The prison was intended for use as a convict prison for women. A new block of cells was built at each end of the crescent, and other additions made in 1853 included a chapel, wash-house, baths, infirmary, kitchens and houses for the officers; these alterations provided accommodation for 700 women. The first prisoners entered on November 24,1853. New prisoners were confined to the old part of the prison for probationary discipline. (fn. 179)
The prison has been considerably altered and enlarged since 1853. It is now largely used for the confinement of unconvicted prisoners and debtors.

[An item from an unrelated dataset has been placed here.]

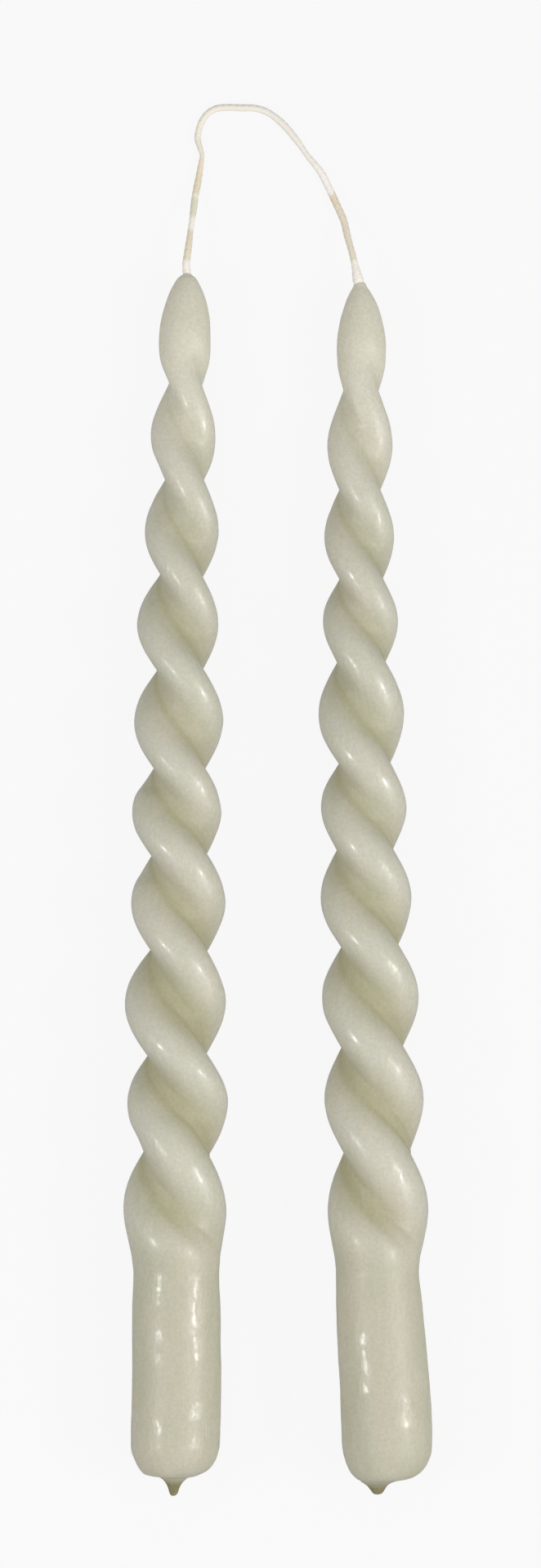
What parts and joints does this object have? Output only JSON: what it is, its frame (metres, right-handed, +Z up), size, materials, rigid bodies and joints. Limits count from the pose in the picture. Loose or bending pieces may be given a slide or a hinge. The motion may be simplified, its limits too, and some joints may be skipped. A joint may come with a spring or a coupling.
{
  "type": "taper candle",
  "caption": "Hand-dipped taper candles, rolled flat and twisted above a round base, still joined at the tips by their uncut wick.",
  "frame": {"origin": "on the table, under the middle of the two candles as they lie side by side, measured without the loop of wick", "axes": "+Y from the lower ends towards the wax tips, +Z up off the table, +X to the right as seen from above with the tips away"},
  "size_m": [0.0771, 0.3473, 0.0265],
  "materials": {
    "dyed_wax": "satin, slightly translucent sage grey candle wax, greener in the grooves",
    "white_wax": "plain white candle wax",
    "wick_cotton": "braided cream cotton primed with wax"
  },
  "bodies": {
    "wick_loop": {"wick_loop": "wick_cotton"},
    "left_candle": {"left_dyed_overdip": "dyed_wax", "left_wax_core": "white_wax", "left_wick_in_wax": "wick_cotton"},
    "right_candle": {"right_dyed_overdip": "dyed_wax", "right_wax_core": "white_wax", "right_wick_in_wax": "wick_cotton"}
  },
  "joints": [
    {"name": "left_wick_bend", "type": "hinge", "parent": "wick_loop", "child": "left_candle", "pos_m": [-0.02325, 0.1534, 0.00655], "axis": [0, 0, -1], "range_deg": [-2.75, 90]},
    {"name": "right_wick_bend", "type": "hinge", "parent": "wick_loop", "child": "right_candle", "pos_m": [0.01935, 0.1513, 0.00634], "axis": [0, 0, 1], "range_deg": [-2.75, 90]}
  ]
}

Nos. 176–182 (even) Brixton Hill
Formerly Nos. 9–12 (consec.) Upper Brixton Rise
These houses stand on part of the Nine Acres Field purchased by Florance Young of Southwark from Christopher Chryssell Hall in 1818. (fn. 180) They were erected between 1824 and 1830 (fn. 38) and were left by Young on his death in 1835 to his four sons. (fn. 180) There were originally twelve houses but only Nos. 176–182 survive. They are two pairs of stock brick houses of three storeys and semi-basements, with wings of the same height which contain the entrances. Each pair shares a poorly detailed pediment, and the houses are devoid of ornament except for the Victorian gabled porches added to the entrances of Nos. 176 and 178.